Mr Parker said it with our long shared history and values, it was “natural” that New Zealand would be an early, first choice trade partner for the UK through “a high quality, comprehensive and inclusive FTA”, shortly after its departure from the EU

New Zealand First is pleased to be part of a Government which is working to build collaborative and rewarding relationships with other like-minded nations, enhancing our self-reliance, building our export-driven economy, and supporting local businesses. A free trade agreement with the UK would be a big win for New Zealand.



New Learning Support Coordinators to help in schools


The first tranche of the new education professionals who will help provide learning support to children in more than 1,000 schools and kura has now been allocated, Associate Education Minister Tracey Martin announced this week. 

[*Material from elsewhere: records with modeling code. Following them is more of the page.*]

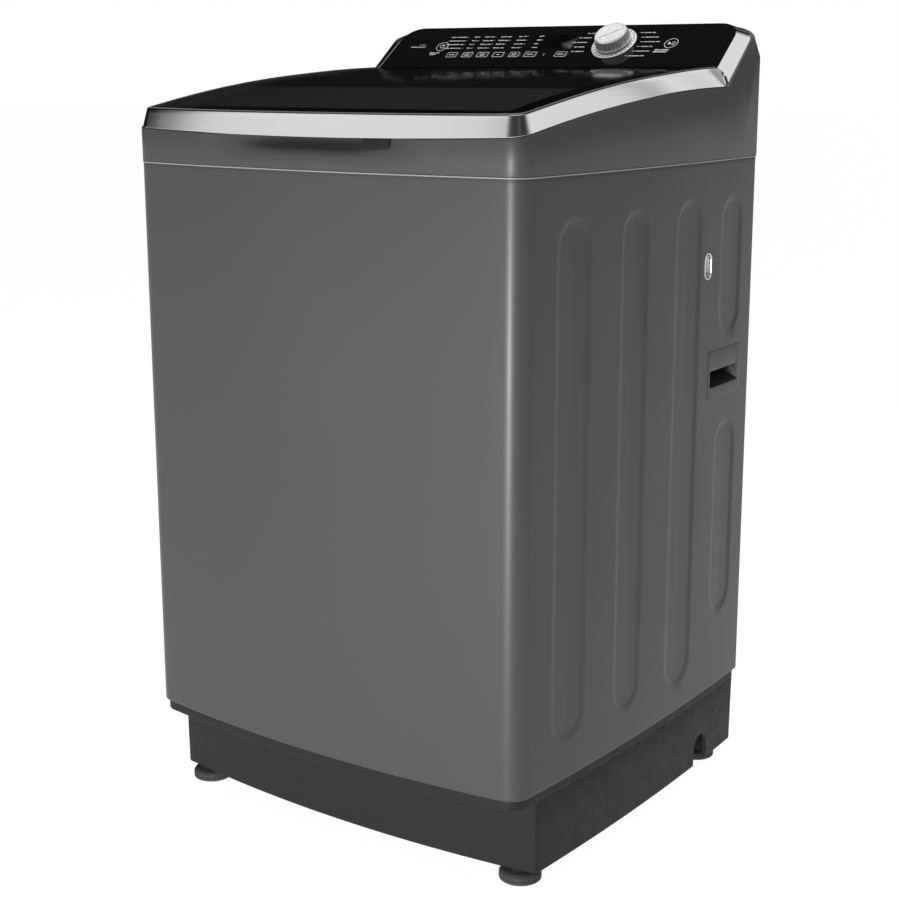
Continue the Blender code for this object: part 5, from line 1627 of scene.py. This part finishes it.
def rear_panel():
    face = Y_REAR - 0.0002
    outline = rounded_rectangle((-0.245, 0.195), (0.245, 0.72), 0.012, 8)
    panel = shape("rear_cover", prism(outline, SHELL_REAR + 0.0012, face, axis=1))
    presses, screws, slots = bmesh.new(), bmesh.new(), bmesh.new()
    for x in (-0.15, -0.075, 0.0, 0.075, 0.15):
        top = 0.64 if x < 0.1 else 0.61
        prism(rounded_rectangle((x - 0.022, 0.3), (x + 0.022, top), 0.0219, 8), face - 0.0005, face + 0.01, 1,
              presses)
    for x in stations(-0.165, 0.165, 22):
        prism(rounded_rectangle((x - 0.0025, 0.222), (x + 0.0025, 0.268), 0.0024, 5), face - 0.01,
              face + 0.01, 1, presses)
    edge_screws = [(x, z) for x in (-0.236, 0.236) for z in (0.207, 0.371, 0.535, 0.708)]
    for x, z in edge_screws + [(0.0, 0.205), (0.0, 0.71)]:
        prism(circle(0.0058, 24, (x, z)), face - 0.0006, face + 0.01, 1, presses)
        head = turned([(0.0, 0.0), (0.0036, 0.0), (0.0042, 0.0002), (0.0043, 0.0008), (0.0, 0.0008)], 24)
        add_to(screws, head, from_back((x, z), face + 0.0001))
        for turn in (0.0, pi / 2):
            bar = box((-0.0026, -0.0005, -0.002), (0.0026, 0.0005, 0.0004))
            add_to(slots, bar, from_back((x, z), face + 0.0001) @ Matrix.Rotation(turn, 4, "Z"))
    cut(panel, presses, prism(circle(0.0085, 32, GLAND_SPOT), 0.27, 0.31, 1))
    soften(panel, 0.0003, 1, 50)
    dress(panel, "paint", "cabinet", ["rear_panel"])
    heads = cut(shape("rear_screws", screws), slots)
    dress(heads, "steel", "cabinet")
    profile = [
        (0.0036, 0.0), (0.0072, 0.0), (0.008, 0.0008), (0.008, 0.003), (0.0074, 0.0036), (0.0074, 0.005),
        (0.008, 0.0056), (0.008, 0.01), (0.0105, 0.0105), (0.0105, 0.0125), (0.01, 0.013), (0.0036, 0.013),
    ]
    gland = shape("gland_body", turned(profile, 40), from_back(GLAND_SPOT, Y_REAR - 0.0004))
    dress(gland, "rubber", "cabinet", ["cord_gland"])


def control_board():
    board = on_face("board_plate", box((-0.205, 0.018, BOARD_TOP - 0.0016), (0.21, 0.066, BOARD_TOP)))
    dress(board, "board", "cabinet", ["control_board"])
    parts, cans = bmesh.new(), bmesh.new()
    box((KNOB_X - 0.008, KNOB_S - 0.008, BOARD_TOP), (KNOB_X + 0.008, KNOB_S + 0.008, -0.0168), bm=parts)
    box((-0.02, 0.046, BOARD_TOP), (0.034, 0.064, -0.012), bm=parts)
    for _, _, x, s in all_keys():
        box((x - 0.003, s - 0.003, BOARD_TOP), (x + 0.003, s + 0.003, -0.0098), bm=parts)
    for x, s, long, wide in (
        (-0.15, 0.05, 0.018, 0.008), (-0.11, 0.05, 0.01, 0.01), (0.05, 0.055, 0.012, 0.006),
        (0.15, 0.03, 0.016, 0.012), (-0.06, 0.05, 0.014, 0.006),
    ):
        box((x - long / 2, s - wide / 2, BOARD_TOP), (x + long / 2, s + wide / 2, -0.0208), bm=parts)
    for x, s in ((0.125, 0.03), (0.137, 0.042), (-0.18, 0.03), (-0.085, 0.056)):
        turned([(0.0, BOARD_TOP), (0.004, BOARD_TOP), (0.004, -0.015), (0.0036, -0.0146), (0.0, -0.0146)], 24,
               (x, s), bm=cans)
    dress(on_face("board_parts", parts), "dots", "cabinet")
    dress(on_face("board_cans", cans), "steel", "cabinet")


# ---- studio
CAMERA_SPOT = (1.2756, -1.7521, 0.9552)
CAMERA_TURN, CAMERA_PITCH, CAMERA_ROLL = radians(36.1), radians(12.98), radians(-0.094)


def camera():
    data = bpy.data.cameras.new("camera")
    data.sensor_width = 36.0
    data.lens = 66.66
    data.clip_end = 50.0
    thing = bpy.data.objects.new("camera", data)
    bpy.context.scene.collection.objects.link(thing)
    aim = Matrix.Rotation(CAMERA_TURN, 4, "Z") @ Matrix.Rotation(pi / 2 - CAMERA_PITCH, 4, "X")
    thing.matrix_world = Matrix.Translation(CAMERA_SPOT) @ aim @ Matrix.Rotation(CAMERA_ROLL, 4, "Z")
    bpy.context.scene.camera = thing


def lamp(name, spot, target, size, power, seen=True):
    """An area lamp. One that isn't seen gives light but no reflection of itself."""
    data = bpy.data.lights.new(name, "AREA")
    data.shape = "RECTANGLE"
    data.size, data.size_y = size
    data.energy = power
    thing = bpy.data.objects.new(name, data)
    thing.visible_glossy = seen
    bpy.context.scene.collection.objects.link(thing)
    thing.location = spot
    thing.rotation_euler = (Vector(target) - Vector(spot)).to_track_quat("-Z", "Y").to_euler()


BANDS = (
    (0, 0.006), (24, 0.006), (27, 0.1), (29.5, 0.45), (33, 0.84), (45, 0.86), (64, 0.84), (72, 0.62),
    (84, 0.26), (98, 0.06), (127, 0.035), (135, 0.06), (142, 0.09), (150, 0.05), (172, 0.03), (186, 0.16),
    (200, 0.66), (214, 0.86), (242, 0.8), (249, 0.42), (254.5, 0.98), (258.5, 0.66), (263, 0.88), (272, 0.75),
    (280, 0.3), (288, 0.012), (360, 0.006),
)
SKIRTING = (
    (0, 0.01), (14, 0.01), (34, 0.42), (110, 0.42), (150, 0.14), (200, 0.06), (270, 0.05), (296, 0.01),
    (360, 0.01),
)


def world():
    """A dim room that reflections see in bright bands by compass direction, with a pale ceiling above."""
    made = bpy.data.worlds.new("studio")
    bpy.context.scene.world = made
    made.use_nodes = True
    made.node_tree.nodes.clear()
    room = Nodes(made.node_tree)
    x, y, z = room.split(room.node("TexCoord", "Generated"))
    turn = room.mapped(room.math("ARCTAN2", y, x), -pi, pi, 0.0, 1.0)

    def ring(stops):
        ramp = room.nodes.new("ShaderNodeValToRGB")
        for i, (degrees, level) in enumerate(stops):
            stop = ramp.color_ramp.elements[i] if i < 2 else ramp.color_ramp.elements.new(degrees / 360)
            stop.position = degrees / 360
            stop.color = (level, level, level, 1.0)
        room.feed(ramp.inputs["Fac"], turn)
        return ramp.outputs["Color"]

    bands = room.math("MULTIPLY", ring(BANDS), room.mapped(z, 0.64, 0.8, 1.0, 0.02))
    walls = {"Factor": room.mapped(z, 0.16, 0.28, 0.0, 1.0), "A": ring(SKIRTING), "B": bands}
    walls = room.node("Mix", "Result", walls, data_type="FLOAT")
    light = room.math("ADD", walls, room.mapped(z, 0.87, 0.95, 0.0, 0.85))
    paths = room.nodes.new("ShaderNodeLightPath").outputs
    light = room.math("MULTIPLY", light, room.mapped(paths["Is Diffuse Ray"], 0.0, 1.0, 1.0, 0.35))
    light = room.math("MAXIMUM", light, paths["Is Camera Ray"])
    surface = room.node("Background", "Background", {"Color": light})
    room.feed(room.nodes.new("ShaderNodeOutputWorld").inputs["Surface"], surface)


# Half sizes and middle of the painted shadow under the machine, where the floor's glow fades out.
SHADOW_HALF_X, SHADOW_HALF_Y, SHADOW_MIDDLE_Y = 0.18, 0.2, 0.05


def floor():
    """A pale floor that glows faintly, so that it stays white, except where the machine stands: there the
    glow fades out, a painted shadow under the machine.
    """
    thing = shape("floor", prism(circle(45.0, 96), -0.012, 0.0))
    look = Look("floor", (0.1, 0.1, 0.1), 0.8, rough=(3.0, 3.0, 0.55, 0.65), Specular_IOR_Level=0.1,
                Emission_Color=(1.0, 1.0, 1.0, 1.0))
    x, y, _ = look.split(look.place)
    # The glow fades to nothing under the machine: a painted shadow.
    past_x = look.math("SUBTRACT", look.math("ABSOLUTE", x), SHADOW_HALF_X)
    past_y = look.math("SUBTRACT", look.math("ABSOLUTE", look.math("SUBTRACT", y, SHADOW_MIDDLE_Y)), SHADOW_HALF_Y)
    glow_past_shadow = look.mapped(look.math("MAXIMUM", past_x, past_y), 0.0, 0.04, 0.0, 0.97,
                       interpolation_type="SMOOTHSTEP")
    look.feed(look.sockets["Emission Strength"], glow_past_shadow)
    thing.data.materials.append(look.material)


def studio():
    camera()
    bpy.context.scene.view_settings.view_transform = "Standard"
    world()
    floor()
    lamp("key", (-0.9, -2.4, 0.3), (0.0, -0.2, 0.2), (1.8, 0.5), 4.5)
    lamp("low_fill", (0.0, -1.3, 0.09), (0.0, -0.29, 0.22), (1.3, 0.12), 7.0, seen=False)
    lamp("overhead", (0.0, -0.2, 2.6), (0.0, 0.0, 0.5), (1.6, 1.6), 85.0, seen=False)
    lamp("corner_strip", (0.8, -2.5, 0.3), (0.27, -0.25, 0.4), (0.36, 0.6), 55.0)


studio()
cabinet()
base()
feet()
top_cover()
lid()
console_panel()
console_marks()
push_keys()
knob()
console_trim()
handles()
hose_hook()
outer_tub()
tub_cover()
drive()
drain_valve()
basket()
pulsator()
suspension()
drain_hose()
drain_outlet()
detergent()
inlet()
rear_panel()
control_board()
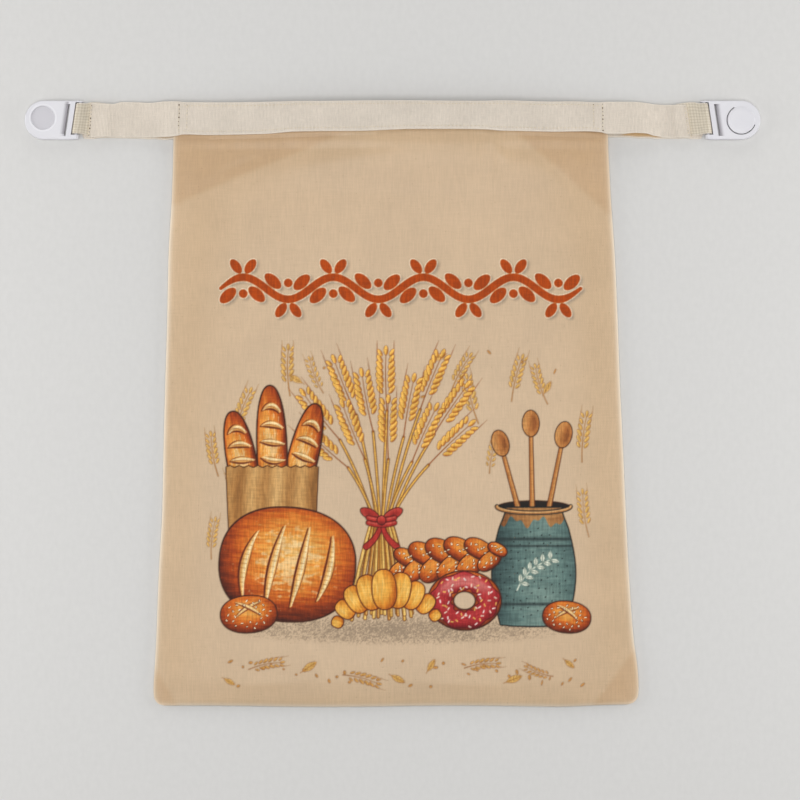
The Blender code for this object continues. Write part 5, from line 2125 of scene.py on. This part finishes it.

“This Government is rebuilding our education system so that it is fair and meets the needs of all students, including the one in five who need extra support,” Tracey Martin said.

The 623 new Learning Support Coordinators (LSCs) starting in January are an integral part of a more flexible and joined-up approach to learning support, called the Learning Support Delivery Model, which is already being implemented across New Zealand.

The LSCs will work alongside teachers and with specialist providers and parents to ensure children and young people receive the support they need to learn. They will be fulltime, qualified teachers and focus on identifying the learning support that students need. Ministry of Education staff will then be responsible for accessing the supports and services that are required.

Budget 2019 included an extra $217 million of operating funding over four years to cover the cost of the new positions.